Hey @casey-robertson-paypal , @nonbeing , @Yashfork , could one of you test the PR I just submitted? I haven't been able to replicate the issue locally but I'm fairly certain that should resolve it.

Sorry about the confusion earlier, my local repo was weirdly out-of-sync. If you could follow the build from source section with my PR and then run rover on your plan, I would really appreciate it :)

nonbeing commented 2 years ago

@JackFlukinger Thanks for looking into this and the speedy PR! I don't have a Golang dev-setup so I can't build from source. If you could share a binary for "darwin_amd64" somewhere, I would be happy to test it against my TF state.
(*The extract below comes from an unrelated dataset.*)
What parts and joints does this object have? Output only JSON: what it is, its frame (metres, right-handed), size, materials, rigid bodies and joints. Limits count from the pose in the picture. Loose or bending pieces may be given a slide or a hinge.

JackFlukinger commented 2 years ago

Hey @nonbeing , here you go https://file.io/LvPgsOBGGqi9

nonbeing commented 2 years ago

@JackFlukinger It's working now! 🎉🎊 I'm even able to see the visualizations in the web app on localhost:9000 Thank you and well done! 👍

nonbeing commented 2 years ago
image

P.S. this is the visualization for our rather complex AWS setup (if I may say so myself) ... I guess this is a mini stress test of sorts for Rover perhaps, and it's passing this with flying colors! 😄

JackFlukinger commented 2 years ago

@nonbeing Out of curiosity, what are the resources outside of the purple background? That may not be intended behavior. Could you send a higher-resolution image? Or an SVG using -genImage true

nonbeing commented 2 years ago

Sure, here's the SVG: https://file.io/YJrw7hJXmSEp

JackFlukinger commented 2 years ago

Okay @nonbeing , definitely not intended. Where is the data.aws_iam_policy_document.webhook_sns_topic_policy supposed to be housed? Should be a simple fix.
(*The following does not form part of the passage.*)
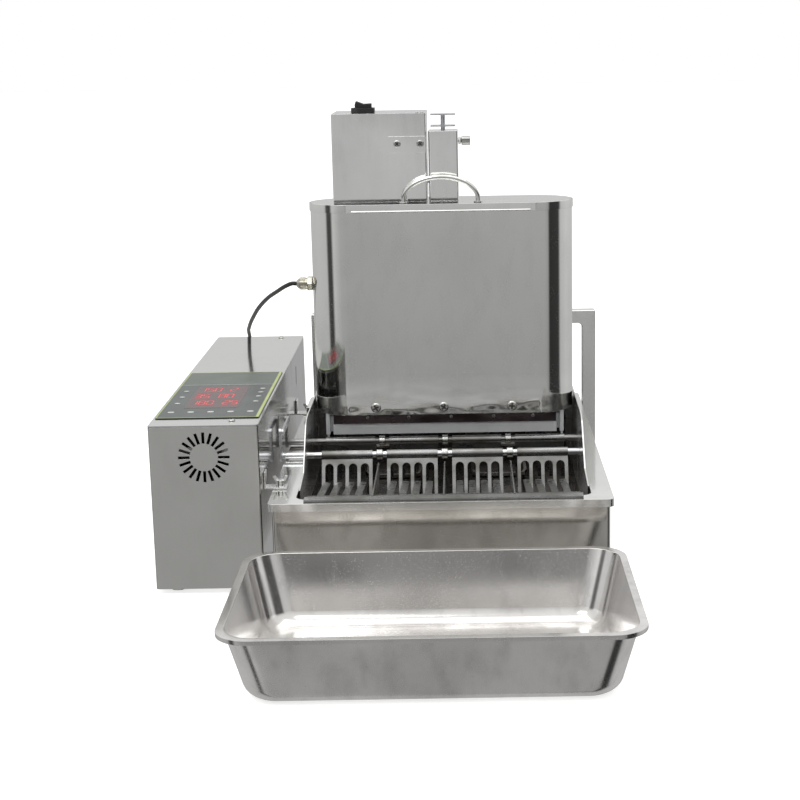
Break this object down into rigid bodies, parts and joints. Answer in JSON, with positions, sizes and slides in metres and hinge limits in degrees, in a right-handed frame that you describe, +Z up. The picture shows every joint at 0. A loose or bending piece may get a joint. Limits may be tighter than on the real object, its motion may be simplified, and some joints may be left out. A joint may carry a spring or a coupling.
{
  "type": "donut maker",
  "caption": "Countertop automatic donut maker: control box, oil tank with side plates, batter hopper with plunger drive, swinging combs and a loose collecting tray.",
  "frame": {"origin": "middle of the machine's footprint, on the surface it stands on, the motor lead left out", "axes": "+Z up, +Y from the collecting tray to the back of the machine, +X to the operator's right"},
  "size_m": [0.541, 0.9602, 0.5429],
  "materials": {
    "mirror_steel": "mirror polished",
    "satin_steel": "satin, brushed",
    "aluminium_alloy": "smooth machined",
    "nickel_brass": "nickel plated, slightly worn",
    "black_plastic": "matte",
    "foot_rubber": "matte",
    "panel_film": "semi-gloss printed film",
    "key_film": "matte printed film",
    "motor_casing": "matte"
  },
  "bodies": {
    "chassis": {"oil_tank": "mirror_steel", "base_housing": "mirror_steel", "hopper": "mirror_steel", "hopper_rear_cover": "mirror_steel", "motor_box": "mirror_steel", "heater_element": "satin_steel", "heater_terminal_box": "satin_steel", "temperature_probe": "satin_steel", "side_plate_left": "satin_steel", "side_plate_right": "satin_steel", "discharge_chute": "satin_steel", "nozzle_1": "satin_steel", "nozzle_2": "satin_steel", "nozzle_3": "satin_steel", "nozzle_4": "satin_steel", "control_case": "satin_steel", "control_cover": "satin_steel", "rear_frame": "satin_steel", "strap_front": "satin_steel", "strap_rear": "satin_steel", "dosing_block": "aluminium_alloy", "drive_column": "aluminium_alloy", "hopper_gland": "nickel_brass", "control_gland": "nickel_brass", "switch_bezel": "black_plastic", "power_inlet": "black_plastic", "motor_lead": "black_plastic", "foot_front_left": "foot_rubber", "foot_front_right": "foot_rubber", "foot_rear_left": "foot_rubber", "foot_rear_right": "foot_rubber", "control_panel": "panel_film", "dosing_motor": "motor_casing", "paddle_motor": "motor_casing"},
    "turner": {"turner_shaft": "aluminium_alloy", "turner_comb_1": "satin_steel", "turner_comb_2": "satin_steel", "turner_comb_3": "satin_steel", "turner_comb_4": "satin_steel"},
    "scoop": {"scoop_shaft": "aluminium_alloy", "scoop_comb_1": "satin_steel", "scoop_comb_2": "satin_steel", "scoop_comb_3": "satin_steel", "scoop_comb_4": "satin_steel"},
    "link": {"link_rod": "aluminium_alloy"},
    "lid": {"hopper_lid": "mirror_steel", "lid_handle": "mirror_steel"},
    "tray": {"collecting_tray": "satin_steel"},
    "plungers": {"plunger_rack": "aluminium_alloy"},
    "crank": {"crank_disc": "satin_steel"},
    "conrod": {"connecting_rod": "aluminium_alloy"},
    "rocker": {"switch_rocker": "black_plastic"},
    "adjuster": {"adjusting_screw": "satin_steel"},
    "fan": {"fan_rotor": "black_plastic"},
    "key_1": {"panel_key_1": "key_film"},
    "key_2": {"panel_key_2": "key_film"},
    "key_3": {"panel_key_3": "key_film"},
    "key_4": {"panel_key_4": "key_film"},
    "key_5": {"panel_key_5": "key_film"}
  },
  "joints": [
    {"name": "turner_swing", "type": "hinge", "parent": "chassis", "child": "turner", "pos_m": [0.0605, 0.12085, 0.119], "axis": [1, 0, 0], "range_deg": [-72, 0]},
    {"name": "scoop_swing", "type": "hinge", "parent": "chassis", "child": "scoop", "pos_m": [0.0605, 0.05085, 0.119], "axis": [1, 0, 0], "range_deg": [-72, 0]},
    {"name": "link_pivot", "type": "hinge", "parent": "turner", "child": "link", "pos_m": [-0.1388, 0.12085, 0.149], "axis": [1, 0, 0], "range_deg": [0, 72]},
    {"name": "lid_lift", "type": "slide", "parent": "chassis", "child": "lid", "axis": [0, 0, 1], "range_m": [0, 0.08]},
    {"name": "tray_pull", "type": "slide", "parent": "chassis", "child": "tray", "axis": [0, -1, 0], "range_m": [0, 0.15]},
    {"name": "plunger_stroke", "type": "slide", "parent": "chassis", "child": "plungers", "axis": [0, 0, 1], "range_m": [0, 0.02]},
    {"name": "crank_turn", "type": "hinge", "parent": "chassis", "child": "crank", "pos_m": [0.0205, 0.15485, 0.495], "axis": [1, 0, 0], "continuous": true},
    {"name": "conrod_swing", "type": "hinge", "parent": "plungers", "child": "conrod", "pos_m": [0.0365, 0.15485, 0.445], "axis": [1, 0, 0], "range_deg": [-14, 14]},
    {"name": "switch_rock", "type": "hinge", "parent": "chassis", "child": "rocker", "pos_m": [-0.0349, 0.16965, 0.5344], "axis": [0, 1, 0], "range_deg": [-18, 0]},
    {"name": "adjuster_turn", "type": "hinge", "parent": "chassis", "child": "adjuster", "pos_m": [0.0905, 0.15485, 0.4931], "axis": [1, 0, 0], "continuous": true},
    {"name": "fan_spin", "type": "hinge", "parent": "chassis", "child": "fan", "pos_m": [-0.2085, -0.09915, 0.161], "axis": [0, 1, 0], "continuous": true},
    {"name": "key_1_press", "type": "slide", "parent": "chassis", "child": "key_1", "axis": [0, 0, -1], "range_m": [0, 0.0004], "stiffness_N_per_m": 1000},
    {"name": "key_2_press", "type": "slide", "parent": "chassis", "child": "key_2", "axis": [0, 0, -1], "range_m": [0, 0.0004], "stiffness_N_per_m": 1000},
    {"name": "key_3_press", "type": "slide", "parent": "chassis", "child": "key_3", "axis": [0, 0, -1], "range_m": [0, 0.0004], "stiffness_N_per_m": 1000},
    {"name": "key_4_press", "type": "slide", "parent": "chassis", "child": "key_4", "axis": [0, 0, -1], "range_m": [0, 0.0004], "stiffness_N_per_m": 1000},
    {"name": "key_5_press", "type": "slide", "parent": "chassis", "child": "key_5", "axis": [0, 0, -1], "range_m": [0, 0.0004], "stiffness_N_per_m": 1000}
  ],
  "couplings": [
    {"joint": "scoop_swing", "follows": "turner_swing", "ratio": 1},
    {"joint": "link_pivot", "follows": "turner_swing", "ratio": -1}
  ]
}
Yashfork commented 2 years ago

@JackFlukinger It is working now!

I tried creating a docker image manually and it is working fine. Thanks for the quick fix :)

nonbeing commented 2 years ago

@JackFlukinger I've created a new bug to discuss the issue with the visualization since (I guess) it's unrelated to the panic/crash that you fixed here.

Can we take the conversation around data.aws_iam_policy_document.webhook_sns_topic_policy over to #93?